# Mirror drain



## Jlynn (Oct 22, 2012)

Is anyone familiar with mirror drain? I just got a job for a customer who has serious water issues the water is coming in the basement between the footing and the slab and will flood the basement until the floor drain in another room picks it up. I am going to install perf pipe below the footing and tight line the gutters and tie everything into the cb on the side of the house because the house is so old it does not have either and I will also put the water proofing on the basement walls. My question is I was talking with my old boss from a local contractor in town and he was saying because it's in clay I should install mirror drain on the walls I have only used it once when I worked at the old company and it was a long time ago I just remember it was like a mat and on one side its filter fabric and the other it looks like hard plastic bubble wrap.

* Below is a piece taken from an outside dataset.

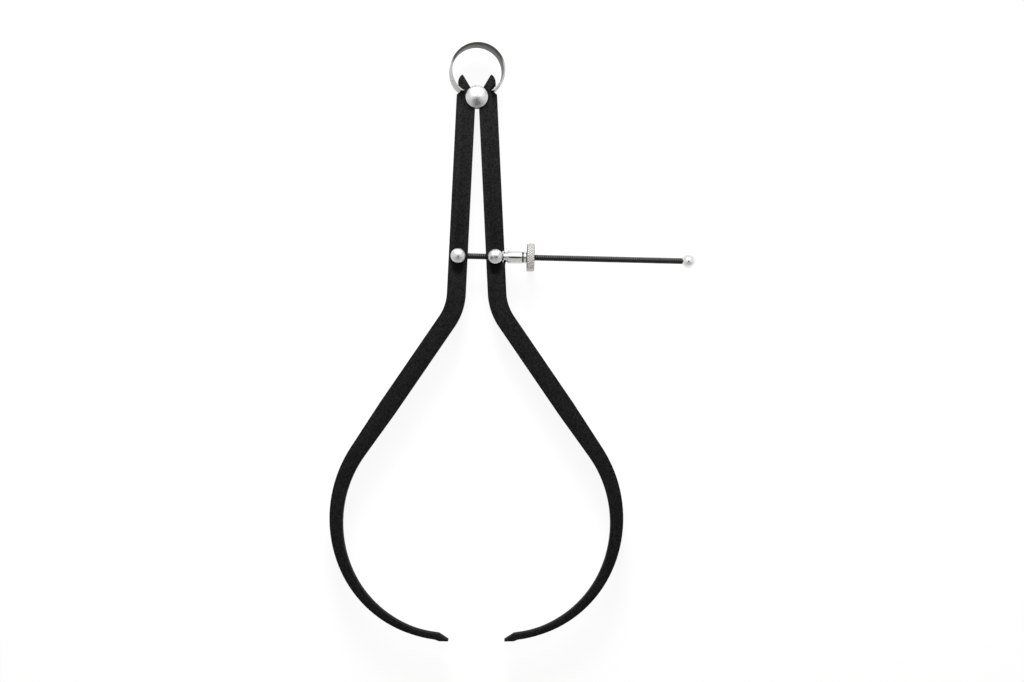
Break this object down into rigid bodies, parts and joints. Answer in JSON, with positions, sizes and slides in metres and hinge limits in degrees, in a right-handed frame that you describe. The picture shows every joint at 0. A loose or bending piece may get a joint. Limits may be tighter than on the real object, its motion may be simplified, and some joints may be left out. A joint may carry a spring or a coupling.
{
  "type": "outside spring caliper",
  "caption": "Outside caliper with two bowed legs, a spring bow over the pivot and a knurled nut on a screw that sets the jaw.",
  "frame": {"origin": "on the fulcrum's axis, at the rear face of the fulcrum stud", "axes": "+Z out of the front towards the domed heads, +Y towards the bow spring, +X to the right towards the nut"},
  "size_m": [0.1682, 0.2755, 0.013],
  "materials": {
    "leg_steel": "black oxide, satin, finely textured",
    "spring_steel": "ground spring steel, satin",
    "turned_steel": "turned domes, polished",
    "screw_steel": "black oxide, satin",
    "pin_steel": "plain",
    "bright_steel": "polished nickel plate",
    "nut_steel": "knurled rim, nickel plate"
  },
  "bodies": {
    "frame": {"fulcrum_stud": "turned_steel", "bow_spring": "spring_steel"},
    "left_leg_body": {"left_leg": "leg_steel"},
    "right_leg_body": {"right_leg": "leg_steel"},
    "screw_body": {"left_post": "turned_steel", "adjusting_screw": "screw_steel", "screw_pin": "pin_steel", "end_ball": "bright_steel"},
    "right_post_body": {"right_post": "turned_steel"},
    "sleeve_body": {"thrust_sleeve": "bright_steel", "thrust_washer": "bright_steel"},
    "nut_body": {"knurled_nut": "nut_steel"}
  },
  "joints": [
    {"name": "left_leg_turn", "type": "hinge", "parent": "frame", "child": "left_leg_body", "pos_m": [0, 0, 0.004], "axis": [0, 0, -1], "range_deg": [-2.76, 27.01], "deforming": ["bow_spring"]},
    {"name": "right_leg_turn", "type": "hinge", "parent": "frame", "child": "right_leg_body", "pos_m": [0, 0, 0.004], "axis": [0, 0, 1], "range_deg": [-2.75, 27], "deforming": ["bow_spring"]},
    {"name": "left_post_swivel", "type": "hinge", "parent": "left_leg_body", "child": "screw_body", "pos_m": [-0.00857, -0.07301, 0.004], "axis": [0, 0, 1], "range_deg": [-2.88, 28.17]},
    {"name": "right_post_swivel", "type": "hinge", "parent": "right_leg_body", "child": "right_post_body", "pos_m": [0.00859, -0.07339, 0.004], "axis": [0, 0, -1], "range_deg": [-2.64, 25.85]},
    {"name": "sleeve_slide", "type": "slide", "parent": "right_post_body", "child": "sleeve_body", "axis": [0.9998, -0.0221, 0], "range_m": [-0.0003, 0.00287]},
    {"name": "nut_spin", "type": "hinge", "parent": "sleeve_body", "child": "nut_body", "pos_m": [0.02458, -0.07375, 0.004], "axis": [0.9998, -0.0221, 0], "range_deg": [-2484, 24309]}
  ],
  "couplings": [
    {"joint": "left_leg_turn", "follows": "right_leg_turn", "ratio": 1},
    {"joint": "left_post_swivel", "follows": "right_leg_turn", "ratio": 1.043},
    {"joint": "right_post_swivel", "follows": "right_leg_turn", "ratio": 0.957},
    {"joint": "sleeve_slide", "follows": "right_leg_turn", "m_per_rad": 0.0060734},
    {"joint": "nut_spin", "follows": "right_leg_turn", "ratio": 900}
  ]
}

Has anyone used this stuff pros and cons? If is a good idea I want to bring it up to the cutomer


----------



## Precision10 (Apr 6, 2010)

I Have always referred to them as sheet drains. They work very well and are installed on the outside of the foundation. Plastic against foundation geo fabric facing soil.Use lots of geo fabric to cover ends and top of the sheet drains to keep soil from infiltrating.


----------



## Chris Johnson (Apr 19, 2007)

It's the best idea you can take to the customer. We use Platon or Delta MS as its locally available. it's money well spent.


----------



## Jlynn (Oct 22, 2012)

Thank you guys for the input. I am going to look into it


----------



## denick (Feb 13, 2006)

Jlynn,

We have used MiraDrain on a number of projects MiraDrain is a product of Mirafi who was bought out by TenCate. So the old MiraDrain is now
*TenCate Mirafi® G-Series Drainage Composites*

We used MiraDri waterproofing membrane and MiraDrain drainage very successfully.

There are many manufacturers making this type of drainage product. 

Remember that your waterproofing product needs to be a hard surface any mastic type material the plastic waffle board will press into it and compromise the coating. If you backfill the product with a clay type soil much of the fabric can clog.

Good luck


----------



## rino1494 (Jan 31, 2006)

We have done close to 1,000 foundations in the last 30 yrs and only one time has a contractor used that stuff. Our soils are clay and have water seeping in the sides as I am digging. Some holes need to be pumped in order to pour the footers. All of the foundations get a tar foundation coating. We've never had a water problem.

A properly installed footer drain will work fine and give the customer many, many years of service. I am not saying that the miradrain doesn't work or isn't worth it, but it is also not a deal breaker. If the customer is willing to pay for it, great. If not, you they will still be fine.


----------